Becoming a Writer Part 3: A Different Approach--All in My Head

All right, I know the "freedom" I feel is all in my head.  It's been there all along, there are likely even agents and editors that might like what I'm doing.  But I certainly feel more stressed when I think I need to impress others.  I'm just not good at it.  I can be friendly, and I have even enjoyed customer service jobs for the interaction with people. I know I often leave a pretty decent impression, but I've put so much more of myself into my writing.

Is it rejection that I'm afraid of?

Not exactly.  I am afraid of the same thing that has choked up so many drafts over the years, not producing a end result deserving of the idea, the character, the world and all the time I've poured into it.  Self-doubt.
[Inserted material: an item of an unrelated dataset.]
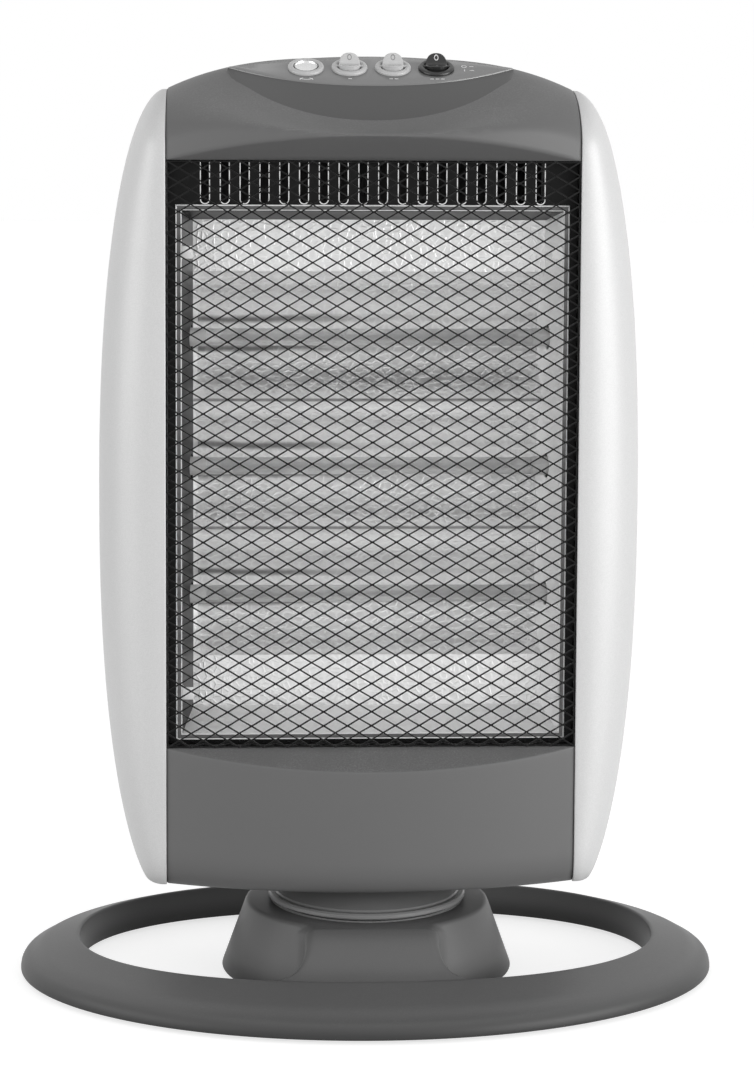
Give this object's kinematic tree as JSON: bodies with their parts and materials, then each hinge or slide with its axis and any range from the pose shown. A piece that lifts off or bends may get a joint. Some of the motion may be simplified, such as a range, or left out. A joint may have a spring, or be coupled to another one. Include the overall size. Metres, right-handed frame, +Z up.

Perfectionism.

I have found that deadlines can combat these flaws for the rough draft level.  I am working on using process to fight off the rest of it.

Considering self-publishing means that I have to approach my writing with greater emphasis on deadlines, on the business of it, but with the underlining goal of being honest to the art of it, the idea of it. I am a paradox, finding certain limitations actually inspiring.  That's why I work well with Nano.

What am I doing differently?

I am exploring an organization to the chapters in my Rextian novels that are in line with the society that I've created, but not an order I'd ever have thought would go well for a "first novel." This is mostly because it isn't exactly something I've seen before, but it makes sense for the piece that I am creating.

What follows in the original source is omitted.